There are those weeks that seem that they will last forever. The ones where the work seems to pile up faster than I can get rid of it, and the students seem ready for the extended weekend ahead already. Sometimes it threatens to slump you into the motions of what you do day to day, but there’s always that moment that jolts you back to reality. That incident or situation that reminds you of the urgency of your work and the special place being an educator does give me privy too, even if it means exposing ourselves to the cruel and sometimes utterly crushing world around the confines of our cement plastered school buildings.

Today was one of those moments. In the usual task of ending one class and beginning another, I asked the simple question to one student about why they were late for class. As the scene unfolded in front of me of tears and heartache and fear, I was caught up in a whirlwind of my student’s life. With each word getting angry and bombarded with sadness all at once. Why can’t children just grow up as children? Free of care and of hurt and of want? Instead of stray bullets, drug games, and angry ex-boyfriends. Even though as their teacher, I do not live it, I still take it in to my own degree. A close teacher friend of mine describes the after-effect as her heart going numb, causing an inability to think straight sometimes about the matter.
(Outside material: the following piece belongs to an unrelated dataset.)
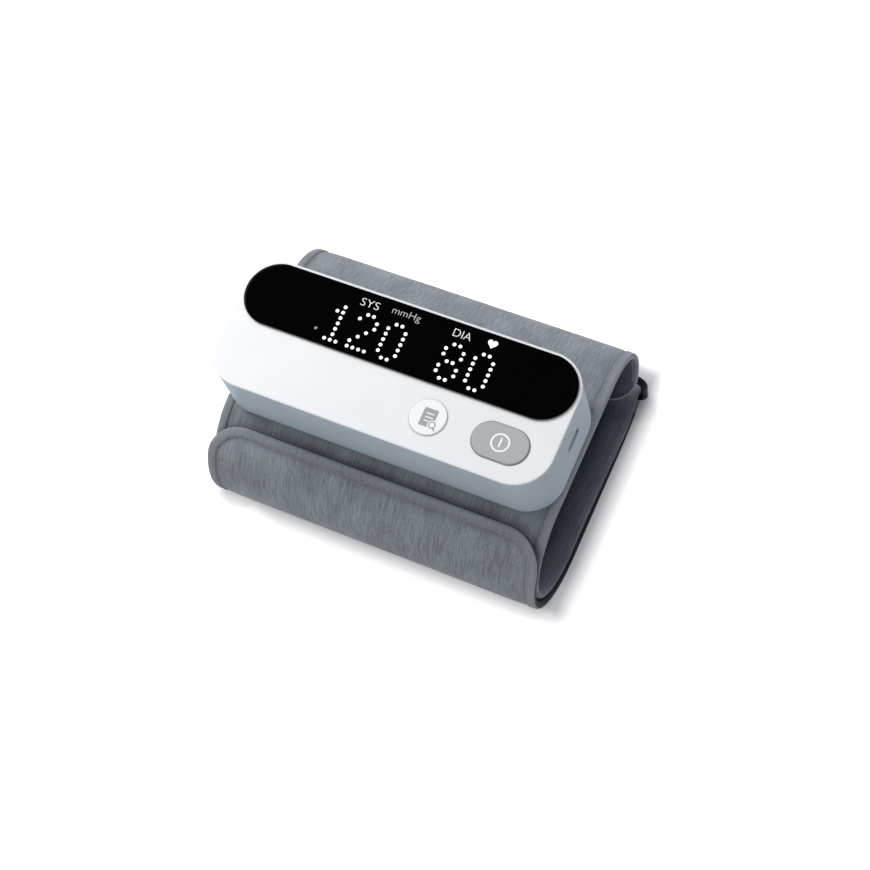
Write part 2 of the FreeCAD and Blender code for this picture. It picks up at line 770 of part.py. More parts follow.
def make_nipple(top):
    """The tube that takes the air down into the bladder, with its flange and its seal."""
    low = cuff_top - band_t
    tube = pipe(nipple_r, bore_r, vec(nipple_x, nipple_y, low), Z_AXIS, top - low)
    seat = vec(nipple_x, nipple_y, floor_z + seal_t)
    keep("air_nipple", tube.fuse(pipe(nipple_flange_r, bore_r, seat, Z_AXIS, nipple_flange_t)))
    keep("nipple_seal", pipe(nipple_flange_r, nipple_r, vec(nipple_x, nipple_y, floor_z), Z_AXIS, seal_t))


def make_air_system():
    pump_end = make_pump()
    manifold_z = floor_z + seal_t + nipple_flange_t
    top = manifold_z + manifold_h
    length, width = manifold_length / 2, manifold_width / 2
    block = box(nipple_x - length, nipple_x + length, nipple_y - width, nipple_y + width, manifold_z, top)
    make_nipple(manifold_z + nipple_h)
    block = block.cut(post(nipple_r, nipple_x, nipple_y, manifold_z - past, manifold_z + nipple_h))
    block = block.cut(post(bore_r, nipple_x, nipple_y, manifold_z, top + past))

    left = vec(nipple_x - length, nipple_y, pump_end.z)
    block = block.cut(Part.makeCylinder(bore_r, length, left, X_AXIS))
    block = block.fuse(nozzle(left, X_AXIS * -1))
    keep("pump_hose", pipe(nozzle_r + hose_t, nozzle_r, pump_end, X_AXIS, left.x - pump_end.x))

    valve_z = board_low - valve_r
    valve_end = vec(valve_x, valve_y + valve_length, valve_z)
    valve = Part.makeCylinder(valve_r, valve_length, vec(valve_x, valve_y, valve_z), Y_AXIS)
    front = vec(valve_x, nipple_y - width, valve_z)
    keep("release_valve", valve.fuse(nozzle(valve_end, Y_AXIS)))
    keep("valve_hose", pipe(nozzle_r + hose_t, nozzle_r, valve_end, Y_AXIS, front.y - valve_end.y))
    drilled = Part.makeCylinder(bore_r, width, front, Y_AXIS)
    keep("air_manifold", block.cut(drilled).fuse(nozzle(front, Y_AXIS * -1)))

    sensor_z = board_low - sensor_h
    half = sensor_size / 2
    sensor = box(nipple_x - half, nipple_x + half, nipple_y - half, nipple_y + half, sensor_z, board_low)
    tail = vec(nipple_x, nipple_y, top + sensor_gap)
    keep("pressure_sensor", sensor.fuse(pipe(nozzle_r, bore_r, tail, Z_AXIS, sensor_z - tail.z)))


def make_battery():
    z = floor_z + battery_pad_t
    keep("battery_pack", slab(battery_length, battery_width, battery_corner_r, battery_x, battery_y, z,
                              z + battery_h))
    keep("battery_pad", slab(battery_length - 2 * battery_pad_short, battery_pad_width, battery_pad_r,
                             battery_x, battery_y, floor_z, z))


# ---------------------------------------------------------------- screws, and the plate in the cuff
def make_case_screws():
    seat_z = joint_z - wall
    screws = []
    for x, y in case_screw_places():
        head = post(head_r, x, y, seat_z - head_h, seat_z)
        screws.append(head.fuse(post(shank_r, x, y, seat_z, seat_z + case_screw_length)))
    keep("case_screws", Part.makeCompound(screws))


def make_cuff_plate():
    """The stiff plate in the cuff's top, which countersunk screws hold against the housing."""
    low = cuff_top - band_t
    plate = slab(cuff_plate_length, cuff_plate_width, cuff_plate_r, 0, unit_y, low, low + cuff_plate_t)
    screws = []
    for x, y in cuff_screw_places():
        head = Part.makeCone(head_r, shank_r, cuff_head_h, vec(x, y, low), Z_AXIS)
        screws.append(head.fuse(post(shank_r, x, y, low, low + cuff_screw_length)))
        plate = plate.cut(head).cut(post(shank_r, x, y, low - past, cuff_top))
    plate = plate.cut(post(nipple_r + hole_gap, nipple_x, nipple_y, low - past, cuff_top))
    keep("cuff_plate", plate)
    keep("cuff_screws", Part.makeCompound(screws))


make_band()
make_flap()
make_inner_layers()
keep("loop_patch", patch_on_loop())
keep("hook_patch", patch_on_flap())
make_ring()
make_ring_strap()
make_lower_shell()
make_top_shell()
make_display()
make_boards()
make_socket()
make_buttons()
make_sleeves()
make_air_system()
make_battery()
make_case_screws()
make_cuff_plate()

os.makedirs("parts", exist_ok=True)
for node, shape in PARTS.items():
    ok = shape.isValid()
    size = shape.BoundBox
    print(node, len(shape.Solids), ok, round(shape.Volume, 1), round(size.XMin, 2), round(size.XMax, 2),
          round(size.YMin, 2), round(size.YMax, 2), round(size.ZMin, 2), round(size.ZMax, 2))
    shape.exportStep("parts/" + node + ".step")
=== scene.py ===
# %% [markdown]
# # An upper-arm blood pressure monitor and its cuff
# A slim measuring unit is screwed to the top of a fabric cuff. The cuff is one long strip: it starts in a
# curl at the back, runs flat under the unit, bends round the arm's opening, passes a D-ring at the back and
# closes over its own front with a flap. The hard parts come ready from the CAD model, so this lesson gives
# them their finishes, and it makes everything that is soft, printed or lit.

# %% Load the frame that every piece is fitted to
import json
import math

import bpy
import numpy as np
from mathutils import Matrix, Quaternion, Vector, noise


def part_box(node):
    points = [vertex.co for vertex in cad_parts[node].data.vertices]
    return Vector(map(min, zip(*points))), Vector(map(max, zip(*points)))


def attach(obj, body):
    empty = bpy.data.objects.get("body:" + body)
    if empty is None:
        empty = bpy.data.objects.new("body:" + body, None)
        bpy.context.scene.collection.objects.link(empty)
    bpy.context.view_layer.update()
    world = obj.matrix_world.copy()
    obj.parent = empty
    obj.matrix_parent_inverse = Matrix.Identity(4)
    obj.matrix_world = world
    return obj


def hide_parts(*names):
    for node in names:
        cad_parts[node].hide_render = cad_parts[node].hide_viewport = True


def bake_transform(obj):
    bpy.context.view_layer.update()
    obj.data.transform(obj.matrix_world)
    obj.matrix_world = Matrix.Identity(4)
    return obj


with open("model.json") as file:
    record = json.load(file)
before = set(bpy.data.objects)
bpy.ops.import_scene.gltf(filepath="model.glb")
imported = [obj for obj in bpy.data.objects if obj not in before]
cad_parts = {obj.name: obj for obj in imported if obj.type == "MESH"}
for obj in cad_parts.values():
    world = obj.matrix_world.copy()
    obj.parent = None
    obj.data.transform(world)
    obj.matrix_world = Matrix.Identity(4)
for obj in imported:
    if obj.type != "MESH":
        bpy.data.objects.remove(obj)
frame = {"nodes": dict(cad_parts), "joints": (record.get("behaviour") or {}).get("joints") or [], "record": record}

MM = 0.001
full_turn = 2 * math.pi
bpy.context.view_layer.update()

# %% [markdown]
# ## Sizes
# Everything is measured once, here. What the CAD nodes can tell is read from them, so that a piece that sits
# on the face plate finds the plate. What they can't tell, such as the radius of a bend in the cuff, is a
# named length.

# %% Sizes of the housing, read from the frame
face_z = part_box("top_shell")[1].z
lens_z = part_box("display_lens")[1].z
base_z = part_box("lower_shell")[0].z
start_low, start_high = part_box("start_button")
memory_low, memory_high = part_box("memory_button")
start_centre = (start_low + start_high) / 2
memory_centre = (memory_low + memory_high) / 2
hinge = Vector(next(j["pos_m"] for j in frame["joints"] if j["name"] == "flap_peel"))
print("face plate at", round(face_z / MM, 2), "mm, cuff top at", round(base_z / MM, 2), "mm")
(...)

And as my carpool buddy and I drove my student home to make sure she got home safe and locked the doors, I flashed back to a poem that weighed heavily upon my heart yet also moved me to work more diligently at the work I was doing in Ghana. One of the vocabulary words from this weeks class readings is “interrelatedness,” pertaining to the connection every community has to another around the world. The elements of life and its hardships and nuances and strength are different in Adenta, Ghana as they are in Liberty City, Miami, yet when I re-read this poem, I can’t help but think that the sentiments are similarly the same:

God’s Children

Their dark skins like velvet glow in the sun

While their smiling faces turn to face me

Their beauty transcends their surroundings.

 

And I am forever changed by

the way they look at me.

 

But most of all I am struck

by the eagerness of their souls,

while they hold on to every

word I say to them like the

last drop of sweet, sweet water.

 

But then—

 

Here on Earth such beauty is ethereal

It buys you broken chalkboards,

No bathroom,

A rectangular grass plot for play,

And cement block classrooms.

Nothing lasting, nothing special,

And nothing equal to the worth of these children.

 

O God be with your children now.

 

Let them know that the last shall be first

That You are the God of the brokenhearted

And that You never left this land.

But most of all,

Let them know it may seem like

they are forgotten now—

Mere shadows on this earthly home–

But they are never forgotten in Your Kingdom.